It will be official if the Blue Jays, as expected, put right-hander A.J. Burnett on the disabled list: There's a curse on any player who appears in one of those off-beat promotional commercials that the crack Jays marketing department dreams up in the dead of winter.
Every player on the current roster who's generally made an ass of himself in the name of getting the Jays' brand out there either seems to end up on the disabled list or just generally sucking. So in the name of all that is holy, can the Jays only sacrifice expendable players -- lookin' at you, Jason Phillips -- on the altar of marketing, or come up with something new? This isn't funny any more and neither is being 2 games below .500 in the middle of June.
ROY HALLADAY, PITCHER
The ad: Doc happens across a group of teenagers throwing rocks at a hornet's nest. He checks the imaginary runner, winds, throws, and knocks the nest from the branch.
The fallout: The Jays were forced to shut down Halladay due to a tender elbow last season, when the ad first ran. This season, he ended up on the DL after needing an emergency appendectomy.
TROY GLAUS, THIRD BASE
The ad: After watching a group of kids hack away at a pinata during a birthday party, Glaus steps up and knocks it out of the yard, then goes into a home-run trot.
The fallout: Hampered by a nagging heel problem, Glaus has only 11 homers so far this season. That's still good for second on the team, but this time last year, he had 20.
VERNON WELLS, CENTRE FIELD
The ad: Wells tearing off running, as if he's rounding the bases, during a children's game of hide-and-seek, eventually hiding in a dumpster.
The fallout: The ad actually ran in 2006, but in 2007, Wells' numbers are in the dumpster. With his thin and watery .723 OPS, he's on pace for his worst season since becoming an everyday player in 2002.
LYLE OVERBAY, FIRST BASE
The ad: Overbay catches the bouquet at a wedding reception and wings it at the bride, then smiles goofily before it dawns on him that was a massively uncool thing to do.
The fallout: Overbay isn't catching many bouquets these days after breaking his right hand in a game vs. the White Sox last month.
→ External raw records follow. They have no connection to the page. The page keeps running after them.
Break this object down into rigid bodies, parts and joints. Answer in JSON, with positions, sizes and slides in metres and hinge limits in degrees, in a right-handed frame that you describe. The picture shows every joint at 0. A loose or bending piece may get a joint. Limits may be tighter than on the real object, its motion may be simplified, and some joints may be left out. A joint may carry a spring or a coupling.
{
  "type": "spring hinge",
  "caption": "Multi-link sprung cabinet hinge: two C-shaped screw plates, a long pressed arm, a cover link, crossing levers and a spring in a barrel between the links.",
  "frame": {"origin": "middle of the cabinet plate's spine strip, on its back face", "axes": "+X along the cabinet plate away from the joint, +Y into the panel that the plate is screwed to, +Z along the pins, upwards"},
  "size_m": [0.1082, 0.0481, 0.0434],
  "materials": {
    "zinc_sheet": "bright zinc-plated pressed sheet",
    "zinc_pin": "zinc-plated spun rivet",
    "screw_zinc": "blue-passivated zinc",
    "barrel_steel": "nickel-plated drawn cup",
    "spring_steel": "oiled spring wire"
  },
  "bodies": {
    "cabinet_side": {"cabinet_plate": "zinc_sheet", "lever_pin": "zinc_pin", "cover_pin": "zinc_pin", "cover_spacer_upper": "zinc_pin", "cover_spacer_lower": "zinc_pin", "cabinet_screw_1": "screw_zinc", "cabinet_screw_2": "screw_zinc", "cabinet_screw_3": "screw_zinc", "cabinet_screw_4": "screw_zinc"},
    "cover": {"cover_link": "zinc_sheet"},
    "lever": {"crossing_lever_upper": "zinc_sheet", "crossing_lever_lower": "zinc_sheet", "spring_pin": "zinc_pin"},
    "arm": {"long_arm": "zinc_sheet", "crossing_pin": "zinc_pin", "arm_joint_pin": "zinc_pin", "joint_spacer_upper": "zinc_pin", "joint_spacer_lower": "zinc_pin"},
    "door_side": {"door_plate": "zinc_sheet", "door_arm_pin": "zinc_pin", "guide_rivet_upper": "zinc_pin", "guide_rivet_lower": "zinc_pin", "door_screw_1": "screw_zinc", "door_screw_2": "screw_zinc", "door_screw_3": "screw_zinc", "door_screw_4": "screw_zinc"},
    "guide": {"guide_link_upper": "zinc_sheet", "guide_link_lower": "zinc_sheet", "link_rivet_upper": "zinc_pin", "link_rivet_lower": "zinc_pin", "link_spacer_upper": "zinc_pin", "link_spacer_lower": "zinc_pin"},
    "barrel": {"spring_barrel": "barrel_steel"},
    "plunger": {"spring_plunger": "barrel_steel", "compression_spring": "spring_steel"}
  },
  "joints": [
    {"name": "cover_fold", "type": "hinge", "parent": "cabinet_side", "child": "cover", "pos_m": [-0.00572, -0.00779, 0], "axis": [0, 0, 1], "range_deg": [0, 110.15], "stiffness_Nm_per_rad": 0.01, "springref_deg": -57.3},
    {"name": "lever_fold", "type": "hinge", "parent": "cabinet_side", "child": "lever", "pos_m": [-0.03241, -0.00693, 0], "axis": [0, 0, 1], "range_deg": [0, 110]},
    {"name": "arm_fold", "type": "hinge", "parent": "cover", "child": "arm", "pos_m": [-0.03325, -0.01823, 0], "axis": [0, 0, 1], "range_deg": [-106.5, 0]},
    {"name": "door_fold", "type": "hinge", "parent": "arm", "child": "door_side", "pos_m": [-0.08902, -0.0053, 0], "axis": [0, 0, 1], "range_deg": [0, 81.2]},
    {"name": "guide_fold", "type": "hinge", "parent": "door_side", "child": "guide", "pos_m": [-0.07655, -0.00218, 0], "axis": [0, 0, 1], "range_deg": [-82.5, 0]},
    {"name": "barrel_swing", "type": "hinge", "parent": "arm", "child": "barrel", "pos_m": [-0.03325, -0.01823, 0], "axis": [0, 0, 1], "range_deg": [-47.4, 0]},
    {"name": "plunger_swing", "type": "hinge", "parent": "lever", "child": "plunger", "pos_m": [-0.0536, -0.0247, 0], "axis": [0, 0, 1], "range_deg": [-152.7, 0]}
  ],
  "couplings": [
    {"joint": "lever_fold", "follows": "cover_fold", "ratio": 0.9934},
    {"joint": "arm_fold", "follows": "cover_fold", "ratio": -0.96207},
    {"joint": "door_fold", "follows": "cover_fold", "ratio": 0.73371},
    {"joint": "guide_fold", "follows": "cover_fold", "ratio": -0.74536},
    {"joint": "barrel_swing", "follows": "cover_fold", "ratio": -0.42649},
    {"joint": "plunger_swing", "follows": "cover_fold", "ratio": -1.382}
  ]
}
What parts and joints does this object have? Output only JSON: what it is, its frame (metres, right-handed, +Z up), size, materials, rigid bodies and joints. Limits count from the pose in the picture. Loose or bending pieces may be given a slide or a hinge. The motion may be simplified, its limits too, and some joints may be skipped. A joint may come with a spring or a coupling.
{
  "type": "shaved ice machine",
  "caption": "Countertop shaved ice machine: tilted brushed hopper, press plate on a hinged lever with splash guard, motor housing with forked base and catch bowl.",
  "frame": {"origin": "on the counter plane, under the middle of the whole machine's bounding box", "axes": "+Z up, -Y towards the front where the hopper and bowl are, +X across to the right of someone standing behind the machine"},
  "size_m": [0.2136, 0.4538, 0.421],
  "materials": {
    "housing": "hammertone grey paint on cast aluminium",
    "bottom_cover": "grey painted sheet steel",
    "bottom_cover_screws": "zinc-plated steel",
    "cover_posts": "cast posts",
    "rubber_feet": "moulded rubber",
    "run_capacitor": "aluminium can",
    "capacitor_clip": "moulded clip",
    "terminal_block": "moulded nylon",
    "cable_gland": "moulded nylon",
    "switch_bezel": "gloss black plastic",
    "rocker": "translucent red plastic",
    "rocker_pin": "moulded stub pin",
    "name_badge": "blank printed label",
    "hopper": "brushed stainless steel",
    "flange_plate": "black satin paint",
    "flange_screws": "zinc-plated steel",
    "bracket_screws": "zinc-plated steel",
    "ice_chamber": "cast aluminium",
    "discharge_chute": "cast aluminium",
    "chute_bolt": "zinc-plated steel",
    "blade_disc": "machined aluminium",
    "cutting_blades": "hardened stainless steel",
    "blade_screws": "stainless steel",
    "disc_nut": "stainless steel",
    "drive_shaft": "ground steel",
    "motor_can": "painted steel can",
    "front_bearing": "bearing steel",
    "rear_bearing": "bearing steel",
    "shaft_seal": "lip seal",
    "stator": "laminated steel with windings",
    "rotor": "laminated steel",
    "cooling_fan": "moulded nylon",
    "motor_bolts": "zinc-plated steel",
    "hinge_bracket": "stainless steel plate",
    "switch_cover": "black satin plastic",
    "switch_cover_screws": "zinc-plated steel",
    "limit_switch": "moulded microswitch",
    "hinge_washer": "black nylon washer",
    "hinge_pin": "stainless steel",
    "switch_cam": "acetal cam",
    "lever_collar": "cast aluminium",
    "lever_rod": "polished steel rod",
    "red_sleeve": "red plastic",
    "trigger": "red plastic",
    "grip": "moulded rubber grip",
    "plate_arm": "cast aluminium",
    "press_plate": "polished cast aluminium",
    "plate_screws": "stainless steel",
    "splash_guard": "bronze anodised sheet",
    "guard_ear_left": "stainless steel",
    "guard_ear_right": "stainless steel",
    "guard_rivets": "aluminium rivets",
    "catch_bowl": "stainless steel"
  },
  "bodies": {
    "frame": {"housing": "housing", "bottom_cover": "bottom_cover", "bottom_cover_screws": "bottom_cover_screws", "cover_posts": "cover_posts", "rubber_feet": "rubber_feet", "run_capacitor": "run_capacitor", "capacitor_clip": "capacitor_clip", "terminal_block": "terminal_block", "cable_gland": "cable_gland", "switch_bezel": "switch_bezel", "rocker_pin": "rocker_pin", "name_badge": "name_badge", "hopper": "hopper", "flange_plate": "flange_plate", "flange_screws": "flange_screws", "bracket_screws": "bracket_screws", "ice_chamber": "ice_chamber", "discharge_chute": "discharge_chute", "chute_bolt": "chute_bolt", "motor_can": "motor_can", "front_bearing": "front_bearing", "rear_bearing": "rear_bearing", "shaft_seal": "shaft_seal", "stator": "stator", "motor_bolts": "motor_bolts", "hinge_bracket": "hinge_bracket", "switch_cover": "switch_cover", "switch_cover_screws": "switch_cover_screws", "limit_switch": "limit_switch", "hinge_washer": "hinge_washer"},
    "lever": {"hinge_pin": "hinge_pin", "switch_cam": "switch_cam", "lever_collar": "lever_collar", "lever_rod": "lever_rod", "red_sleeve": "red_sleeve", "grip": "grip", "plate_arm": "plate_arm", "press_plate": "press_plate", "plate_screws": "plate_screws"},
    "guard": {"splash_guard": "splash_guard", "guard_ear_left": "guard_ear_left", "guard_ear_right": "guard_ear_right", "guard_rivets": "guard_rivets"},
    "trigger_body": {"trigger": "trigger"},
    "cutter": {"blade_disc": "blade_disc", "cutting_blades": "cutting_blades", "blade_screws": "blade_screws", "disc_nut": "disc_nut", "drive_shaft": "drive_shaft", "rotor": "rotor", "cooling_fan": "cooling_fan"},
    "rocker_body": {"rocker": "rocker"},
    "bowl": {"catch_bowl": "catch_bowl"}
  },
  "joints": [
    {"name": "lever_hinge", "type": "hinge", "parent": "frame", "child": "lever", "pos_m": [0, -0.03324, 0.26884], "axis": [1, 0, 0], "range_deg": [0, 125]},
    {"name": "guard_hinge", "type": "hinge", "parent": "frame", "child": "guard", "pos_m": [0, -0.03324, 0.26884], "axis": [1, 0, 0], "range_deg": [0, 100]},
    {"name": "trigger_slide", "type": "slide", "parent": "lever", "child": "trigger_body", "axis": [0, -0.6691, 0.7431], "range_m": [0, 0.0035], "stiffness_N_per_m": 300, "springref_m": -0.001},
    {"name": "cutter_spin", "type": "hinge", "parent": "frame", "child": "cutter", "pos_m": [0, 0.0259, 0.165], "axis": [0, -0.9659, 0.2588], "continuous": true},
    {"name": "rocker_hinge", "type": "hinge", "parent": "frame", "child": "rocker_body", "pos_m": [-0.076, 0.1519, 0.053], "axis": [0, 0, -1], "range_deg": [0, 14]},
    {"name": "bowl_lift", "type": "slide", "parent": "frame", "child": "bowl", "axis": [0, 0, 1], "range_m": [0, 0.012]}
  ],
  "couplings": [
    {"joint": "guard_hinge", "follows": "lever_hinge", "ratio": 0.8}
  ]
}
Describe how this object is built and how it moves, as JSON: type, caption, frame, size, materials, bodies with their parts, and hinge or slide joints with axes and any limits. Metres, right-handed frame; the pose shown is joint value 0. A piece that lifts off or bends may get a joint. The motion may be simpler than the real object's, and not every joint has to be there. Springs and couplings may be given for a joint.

FRANK THOMAS, DESIGNATED HITTER
The ad: Thomas jumps in during a pillow fight and knocks a small boy flying. The ad was pulled since some watchdog group thought it made light of child abuse.
The fallout: Prior to his home run yesterday, that was about the most solid contact Thomas had made all season. The big man is being outslugged by Aaron Hill, a 190-pound middle infielder.
The commercial curse doesn't explain all of the Jays' woes. Leadoff hitter Reed Johnson (out until at least next month with hernia surgery) hasn't been in any commercials, and neither has closer B.J. Ryan, who had to have season-ending surgery.
Still, one hopes that Alex Rios isn't featured prominently in next season's promotional campaign.